How eSIM-Enabled Tracking Devices Work
At the heart of an eSIM-equipped conservation device lies a GSMA-compliant embedded UICC that stores multiple operator profiles. When a GPS-collared elephant crosses from Kenya into Tanzania, the device detects signal degradation from its current carrier and queries an onboard profile list for a local operator. Within seconds, it downloads and activates a new profile — all without human intervention. This process relies on Remote SIM Provisioning (RSP), the same standard that powers consumer eSIMs in smartphones, but hardened for extreme environments. The hardware is miniaturized to weigh as little as 15 grams for avian tracking, sealed against dust and moisture to IP68 standards, and optimized for ultra-low power consumption. Solar-assisted units can operate for years without battery replacement. Crucially, eSIM eliminates the logistical nightmare of sourcing physical SIMs for each country in an animal's migratory path. A single device can be deployed globally, with profiles provisioned as needed from a central management platform.
Anti-Poaching: The Real-Time Response Revolution
Poaching remains one of the gravest threats to endangered species, with rhinos, elephants, and tigers killed at alarming rates. Traditional anti-poaching efforts rely on ranger patrols, camera traps checked weeks after the fact, and acoustic gunshot sensors with limited range. eSIM-enabled systems are changing this dramatically. Modern anti-poaching networks combine acoustic sensors, infrared cameras, and drone relays — all connected through multi-carrier eSIM gateways. When a gunshot is detected, the system triangulates the location within seconds and alerts nearby ranger teams via encrypted push notifications.

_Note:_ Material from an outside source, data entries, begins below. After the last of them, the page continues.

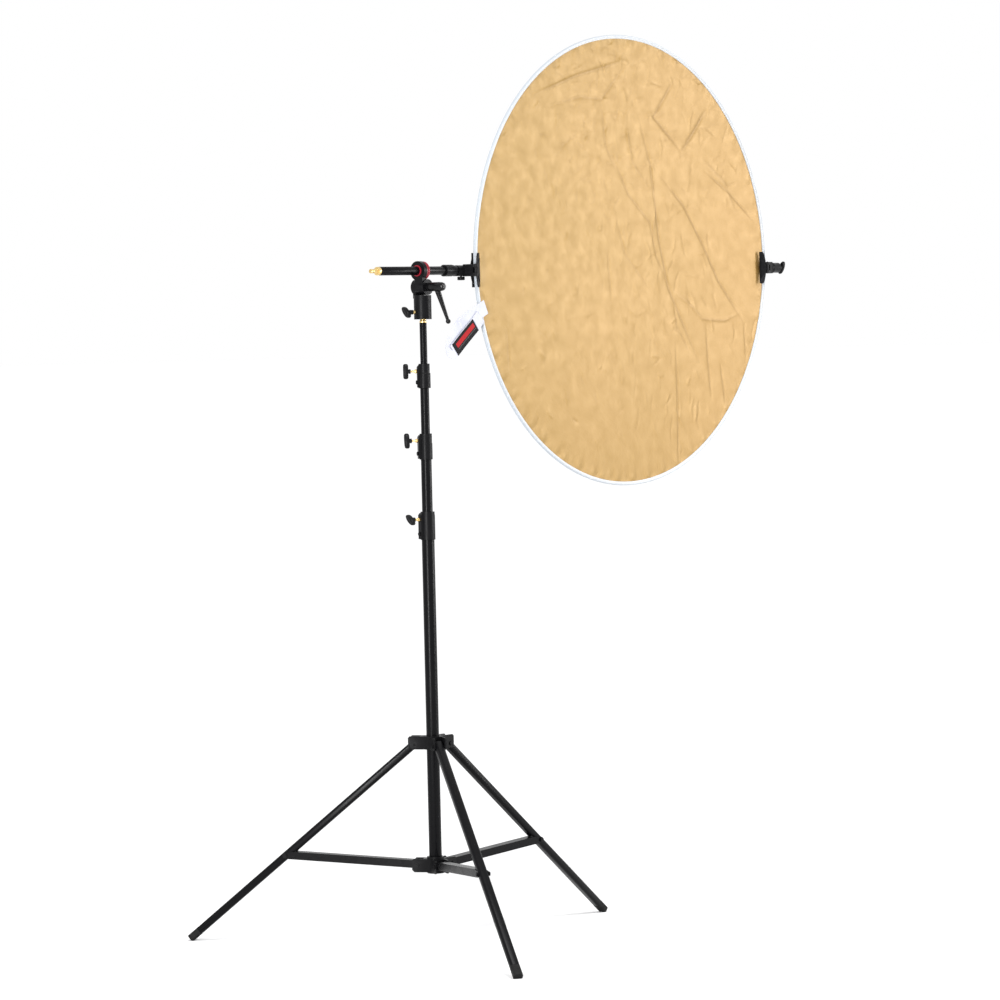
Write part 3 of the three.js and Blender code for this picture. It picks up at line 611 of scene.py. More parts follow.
def make_lock_collars():
    for n, c in enumerate(COLLARS, 1):
        body = lathe([
            (c["upper"], c["z0"]), (c["low_r"], c["z0"]), (c["low_r"], c["step"]),
            (c["up_r"], c["step"] + 2), (c["up_r"], c["z1"]), (c["upper"], c["z1"]),
        ])
        face = [(0, c["z0"] + 2), (c["boss"], c["z0"] + 2), (c["boss"], c["z1"] - 8),
                (c["boss"] - 4, c["z1"] - 3), (0, c["z1"] - 3)]
        boss = moved(plate_xz(face, -7.5, 7.5), turn(c["azimuth"], "Z"))
        head = c["boss"] + 3.4
        bolt = lathe([(0, 0), (5.2, 0), (5.2, head - 0.8), (4.4, head), (0, head)], 32)
        bolt = outward(bolt, c["z0"] + 15, c["azimuth"])
        socket = outward(rod(2.5, c["boss"] + 1.2, c["boss"] + 6, segments=6), c["z0"] + 15, c["azimuth"])
        screw = outward(rod(SCREW_HOLE_R, 2, c["boss"] + 10, segments=32), c["knob_z"], c["azimuth"])
        cuts = [rod(c["lower"] + 0.3, c["z0"] - 5, c["top"] + 0.3),
                rod(c["upper"] + 0.35, c["z0"] - 5, c["z1"] + 5), screw, socket]
        piece(f"lock_collar_{n}_casting", f"lock_collar_{n}", c["body"], "casting",
              [body, boss, bolt], cuts, bevel=0.6)


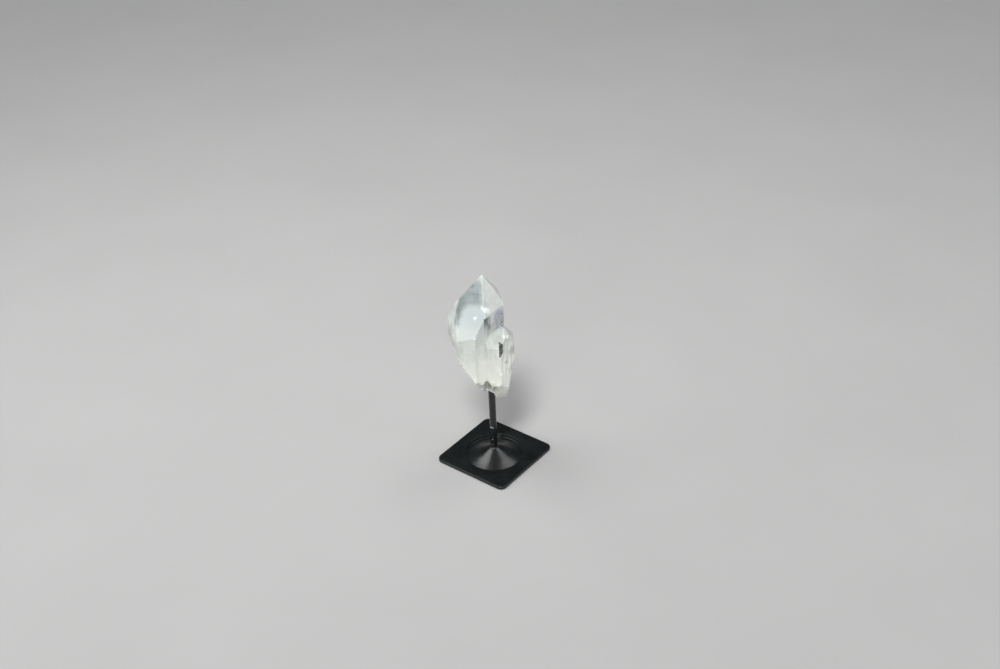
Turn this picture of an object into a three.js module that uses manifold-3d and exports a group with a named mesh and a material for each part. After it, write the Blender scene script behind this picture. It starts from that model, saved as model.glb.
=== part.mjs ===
// A milky quartz crystal, grown together with a smaller one at its side,
// on the black post of a square display base.
// Millimetres, +Z up. The origin is the middle of the flat underside of the base.
import * as THREE from 'three';
import { ConvexGeometry } from 'three/addons/geometries/ConvexGeometry.js';
import { mergeVertices } from 'three/addons/utils/BufferGeometryUtils.js';
import Module from 'manifold-3d';

const wasm = await Module();
wasm.setup();

// ---------- driving sizes ----------

// Base plate
const PLATE_SIDE = 60;
const PLATE_THICK = 2.6;
const PLATE_CORNER_R = 4;
const RIM_ROUND = 0.5;
const RIM_STEPS = 3;

// Round dish in the plate, and the cone that rises from its middle
const DISH_R = 20.2;
const DISH_DEPTH = 2.0;
const LIP_WIDTH = 2.6;
const TROUGH_R = 18;
const CONE_FOOT_R = 14;
const CONE_FOOT_Z = 0.1;
const CONE_TOP_R = 3.5;
const CONE_RISE = 5.1;
const ROUND_SIDES = 72;
const SECTION_STEPS = 6;

// Post
const POST_D = 5;
const POST_SINK = 4.2;
const POST_TOP_Z = 65;
const POST_CHAMFER = 0.4;
const SEAT_GAP = 0.25;

// How far the crystal is turned on its post, seen from above
const CRYSTAL_TURN = -51.2;

// Main crystal: its point, and the steepness of the six faces that meet there.
// Coordinates of the crystal run to its right (x), to its back (y) and up (z).
const TIP = [-3.1, 10, 146.5];
const POINT_DIP = 38;

// Growth and breakage
const LAYER_OVERLAP = 0.02;
const PLATE_ROOT = 3;
const LITTLE_LENGTH = 34;
const GROWTH_BOTTOM = 58;
const BREAK_DETAIL = 9;

// ---------- helpers ----------

const rad = THREE.MathUtils.degToRad;

function toSolid(geometry) {
  const bare = geometry.clone();
  bare.deleteAttribute('normal');
  bare.deleteAttribute('uv');
  const merged = mergeVertices(bare, 1e-4);
  return new wasm.Manifold(new wasm.Mesh({
    numProp: 3,
    vertProperties: new Float32Array(merged.attributes.position.array),
    triVerts: new Uint32Array(merged.index.array),
  }));
}

function toGeometry(solid) {
  const mesh = solid.getMesh();
  const geometry = new THREE.BufferGeometry();
  geometry.setAttribute('position', new THREE.BufferAttribute(new Float32Array(mesh.vertProperties), 3));
  geometry.setIndex(new THREE.BufferAttribute(new Uint32Array(mesh.triVerts), 1));
  geometry.computeVertexNormals();
  return geometry;
}

// A flat face: azimuth 0 faces the front and 90 the right, dip is how far it
// looks up, and the last value is any point on it.
function face(azimuth, dip, point) {
  const a = rad(azimuth);
  const e = rad(dip);
  const normal = new THREE.Vector3(Math.sin(a) * Math.cos(e), -Math.cos(a) * Math.cos(e), Math.sin(e));
  return { normal, reach: normal.dot(new THREE.Vector3(...point)) };
}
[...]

Because eSIM gateways can switch carriers dynamically, they maintain connectivity even when poachers attempt to jam a single frequency. In one East African pilot program, eSIM-connected acoustic sensors reduced response times from hours to under eight minutes, leading to a measurable decline in successful poaching incidents. The same infrastructure doubles as an early-warning system for human-wildlife conflict, alerting communities when elephants approach farmland.

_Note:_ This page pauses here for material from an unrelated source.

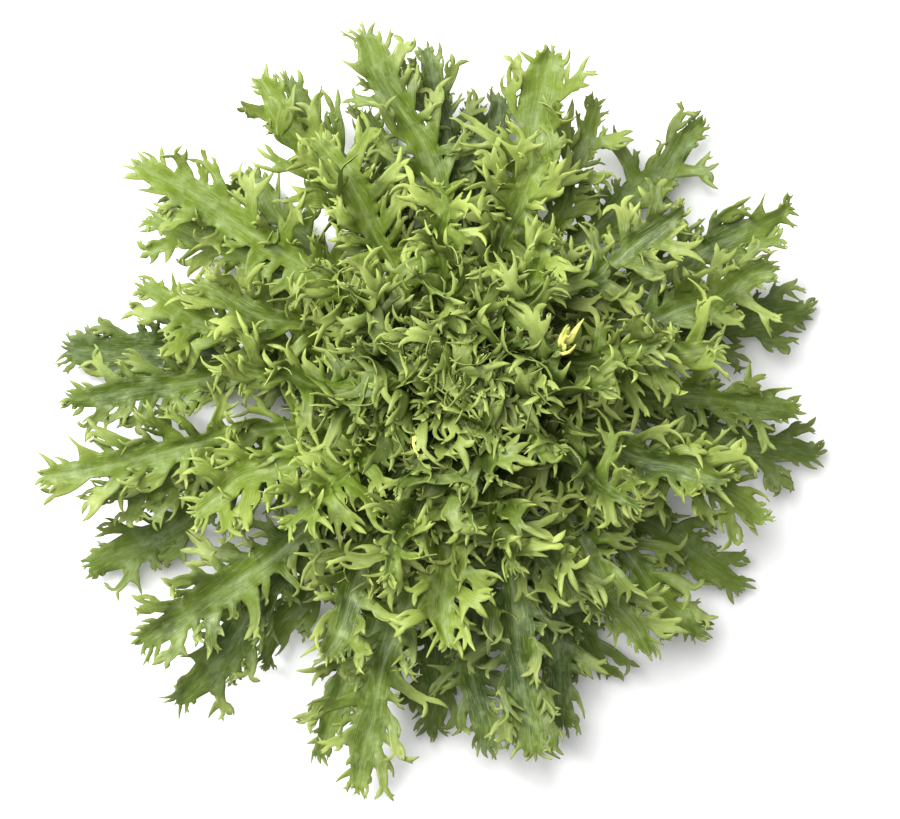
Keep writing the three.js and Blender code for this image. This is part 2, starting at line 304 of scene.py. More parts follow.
class Sheet:
    """A leaf's middle surface: its points with what is known at each, and the faces between them."""

    def __init__(self):
        self.points = np.zeros((MOST_POINTS, len(FACTS)))
        self.count = 0
        self.quads = []

    def add(self, rows):
        first = self.count
        self.count += len(rows)
        self.points[first:self.count] = rows
        return np.arange(first, self.count)

    def places(self, indices):
        return self.points[indices, :3]

    def join(self, low, high):
        """Faces between two neighbouring rows of points."""
        for k in range(len(low) - 1):
            self.quads.append((low[k], low[k + 1], high[k + 1], high[k]))


def turned(directions, yaw, pitch, twist):
    """Turns a ribbon's heading towards its side, then towards its face, and rolls it about its heading."""
    heading, side, face = directions
    cosine, sine = math.cos(yaw), math.sin(yaw)
    heading, side = cosine * heading + sine * side, cosine * side - sine * heading
    cosine, sine = math.cos(pitch), math.sin(pitch)
    heading, face = cosine * heading + sine * face, cosine * face - sine * heading
    cosine, sine = math.cos(twist), math.sin(twist)
    side, face = cosine * side + sine * face, cosine * face - sine * side
    return heading, side, face


def settled(directions, share):
    """Turns a ribbon's face towards the sky and its heading towards the level, by a share of the way."""
    heading, side, face = directions
    roll = math.atan2(-side[2], face[2])
    most = math.radians(28)
    heading, side, face = turned(directions, 0.0, 0.0, share * min(max(roll, -most), most))
    dip = -heading[2] / max(face[2], 0.4)
    return turned((heading, side, face), 0.0, share * min(max(dip, -0.5), 0.5), 0.0)


class Ribbon:
    """A strip of leaf: its grid of points, row by row, and its directions at each row."""

    def __init__(self):
        self.grid = []
        self.directions = []

    def add(self, indices, directions):
        self.grid.append(indices)
        self.directions.append(directions)

    def run(self, is_left, first, last):
        """The points of one margin, in the order that keeps a child's faces turned as its parent's."""
        if is_left:
            return np.array([row[0] for row in self.grid[first:last + 1]])
        return np.array([row[-1] for row in self.grid[first:last + 1]][::-1])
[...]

Environmental Sensing Beyond Wildlife
eSIM's role in conservation extends far beyond animal tracking. Distributed environmental sensor networks — measuring air quality, soil moisture, water pH, deforestation acoustics, and microclimate shifts — require persistent connectivity across vast, infrastructure-poor regions. Researchers in the Amazon have deployed eSIM-based IoT nodes that listen for chainsaw signatures in the forest soundscape. When logging activity is detected, the node transmits an alert via whichever local carrier is available, enabling rapid intervention by authorities. Similarly, coral reef monitoring stations use eSIM-connected buoys to track ocean temperature, acidity, and bleaching events in real time, feeding data to global climate models. The common thread is the elimination of single-carrier dependency. In regions where network coverage is fragmented and carriers come and go, eSIM provides resilience through optionality — the device simply finds another path to the cloud.
The Economics: Why eSIM Makes Conservation Scalable
Cost has historically been the bottleneck for connected conservation. Satellite airtime for a single tracking collar can exceed $100 per month, while deploying physical SIMs across 15 countries involves procurement, customs clearance, and manual installation — costs that quickly spiral beyond typical research grants. eSIM flips this equation through carrier competition and profile aggregation. Platforms like 1NCE, Soracom, and Twilio IoT now offer global eSIM plans specifically designed for low-bandwidth IoT, with rates as low as $0.10 per megabyte across 150+ countries. Conservation organizations can manage thousands of devices from a single dashboard, activate profiles only during transmission windows to minimize costs, and negotiate pooled data agreements that slash per-device expenses by 60-80%. The GSMA's eSIM IoT specification (SGP.32), released in 2023, further simplifies deployment by removing the need for a companion smartphone during profile activation — a critical advancement for truly autonomous field devices.
Challenges and the Road Ahead
Despite its promise, eSIM-based conservation faces hurdles. Extreme temperatures can degrade embedded chips; devices in Arctic and desert deployments require specialized components rated for -40°C to +85°C. Cross-border profile switching, while seamless in theory, still encounters regulatory friction — some nations restrict permanent roaming or require local entity registration for IoT devices. There is also the question of e-waste: while eSIM eliminates plastic SIM cards, the tracking devices themselves eventually require responsible recycling programs. Looking forward, the integration of eSIM with Low Earth Orbit (LEO) satellite constellations from SpaceX's Starlink, AST SpaceMobile, and others promises to close the final connectivity gaps. Standards like 3GPP Release 17's NTN (Non-Terrestrial Network) specification are laying the groundwork for devices that transition seamlessly between terrestrial cellular and satellite links — all managed through a single eSIM. For the planet's most threatened species and ecosystems, that connectivity could mean the difference between extinction and survival.